Quite apart from there being bias against null results, many researchers are not particularly thorough in their citation of prior literature. In an overview of publication bias and citation bias, Leng & Leng (2020) drew attention to the neglect of prior literature in papers reporting randomized controlled trials. Based on a paper by Robinson & Goodman (2011), they noted that regardless of how many studies had been conducted, on average only two studies were cited, and concluded “seemingly, while scientists may see further by standing on the shoulders of those who have gone before, two shoulders are enough, however many are available.” (p. 206).

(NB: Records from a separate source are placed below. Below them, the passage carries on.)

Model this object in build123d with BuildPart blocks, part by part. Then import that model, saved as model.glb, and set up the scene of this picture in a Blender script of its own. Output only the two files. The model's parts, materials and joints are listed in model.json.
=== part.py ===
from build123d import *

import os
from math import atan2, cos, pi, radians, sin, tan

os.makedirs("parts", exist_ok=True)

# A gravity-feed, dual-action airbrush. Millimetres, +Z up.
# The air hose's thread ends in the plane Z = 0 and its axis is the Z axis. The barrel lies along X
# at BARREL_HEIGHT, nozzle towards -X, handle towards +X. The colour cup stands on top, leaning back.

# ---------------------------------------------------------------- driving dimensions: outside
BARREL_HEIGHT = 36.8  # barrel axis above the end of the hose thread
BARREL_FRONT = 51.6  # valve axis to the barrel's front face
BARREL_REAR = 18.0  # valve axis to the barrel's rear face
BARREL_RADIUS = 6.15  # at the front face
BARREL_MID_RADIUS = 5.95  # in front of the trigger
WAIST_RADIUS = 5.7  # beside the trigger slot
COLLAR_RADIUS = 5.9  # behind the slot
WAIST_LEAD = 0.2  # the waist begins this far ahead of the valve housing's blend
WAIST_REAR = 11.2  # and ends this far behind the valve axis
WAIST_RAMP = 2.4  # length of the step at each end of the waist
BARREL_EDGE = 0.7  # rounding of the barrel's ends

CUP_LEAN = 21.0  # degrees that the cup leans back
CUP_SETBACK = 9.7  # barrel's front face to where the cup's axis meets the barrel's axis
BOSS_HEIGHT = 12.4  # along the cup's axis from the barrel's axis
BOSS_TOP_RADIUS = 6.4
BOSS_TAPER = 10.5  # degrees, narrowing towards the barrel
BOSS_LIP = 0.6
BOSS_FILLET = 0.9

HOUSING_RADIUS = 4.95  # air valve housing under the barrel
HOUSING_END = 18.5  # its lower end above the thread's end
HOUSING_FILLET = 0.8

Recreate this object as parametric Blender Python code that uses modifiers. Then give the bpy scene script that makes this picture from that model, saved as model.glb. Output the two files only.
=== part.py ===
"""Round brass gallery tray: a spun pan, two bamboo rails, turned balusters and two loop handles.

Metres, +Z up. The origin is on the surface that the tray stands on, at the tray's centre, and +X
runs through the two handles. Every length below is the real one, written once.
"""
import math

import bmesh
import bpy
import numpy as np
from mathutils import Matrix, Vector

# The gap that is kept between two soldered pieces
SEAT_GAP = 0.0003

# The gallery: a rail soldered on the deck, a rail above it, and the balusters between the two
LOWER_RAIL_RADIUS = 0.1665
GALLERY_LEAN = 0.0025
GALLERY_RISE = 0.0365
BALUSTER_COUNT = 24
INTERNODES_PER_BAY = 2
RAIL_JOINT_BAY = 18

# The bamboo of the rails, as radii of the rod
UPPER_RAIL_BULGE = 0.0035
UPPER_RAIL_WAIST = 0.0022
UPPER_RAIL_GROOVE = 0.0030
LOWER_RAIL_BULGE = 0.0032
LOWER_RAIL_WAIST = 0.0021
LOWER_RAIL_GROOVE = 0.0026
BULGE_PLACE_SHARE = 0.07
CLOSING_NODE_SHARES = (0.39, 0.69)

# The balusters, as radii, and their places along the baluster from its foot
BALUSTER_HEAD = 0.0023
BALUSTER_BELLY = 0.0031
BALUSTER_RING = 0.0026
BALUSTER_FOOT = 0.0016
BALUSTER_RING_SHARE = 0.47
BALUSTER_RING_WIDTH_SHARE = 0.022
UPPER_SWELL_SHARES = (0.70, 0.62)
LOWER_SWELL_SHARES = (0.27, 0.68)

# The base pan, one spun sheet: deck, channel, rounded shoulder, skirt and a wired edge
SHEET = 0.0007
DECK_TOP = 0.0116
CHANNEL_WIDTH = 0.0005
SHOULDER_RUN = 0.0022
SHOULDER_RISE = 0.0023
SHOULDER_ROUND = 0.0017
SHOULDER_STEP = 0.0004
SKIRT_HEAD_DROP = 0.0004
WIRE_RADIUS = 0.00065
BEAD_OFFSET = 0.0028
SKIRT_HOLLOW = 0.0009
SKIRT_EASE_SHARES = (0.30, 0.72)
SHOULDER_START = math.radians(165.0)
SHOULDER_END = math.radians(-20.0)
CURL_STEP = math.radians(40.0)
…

Citation bias is often unintentional, but is a consequence of the way humans think. Bishop (2020) described a particular cognitive process, confirmation bias, which makes it much easier to attend to and remember things that are aligned with our prior expectations. Confirmation bias is a natural tendency that in everyday life that often serves a useful purpose in reducing our cognitive load, but which is incompatible with objective scientific thinking. We need to take explicit measures to counteract this tendency in order to evaluate prior literature objectively.
19.3 Counteracting publication and citation biases
In Chapter 20 and Chapter 21, we discuss two approaches to counteracting biases: preregistration offers a solution to publication bias, and a systematic approach to literature review offers a (partial) solution to citation bias.
19.4 Class exercise
As a group exercise, you may like to try a game of Statcheck, the materials and rules for which are available here: https://sachaepskamp.github.io/StatcheckTheGame/. This should induce a sufficiently cynical approach towards the current publication system.
Find a published report of an intervention that interests you. Take a look at the introduction, and list the references that are cited as background. Next, go online and search for articles on this topic that were published two or more years before the target paper. Do you find many articles that are relevant but which were not cited? If so, did they give positive or negative results?
N.B. There are various ways you can conduct a literature search. Google Scholar is often preferred because it is free and includes a wide range of source materials, including books. Scopus and Web of Science are other commercial options that your institution may subscribe to. Both of these are more selective in coverage, which can be a positive if you want some quality control over your search (e.g. restricted to peer-reviewed journals), but a negative if you want to be comprehensive. If you compare these different ways of searching the literature, you will find they can give very different results.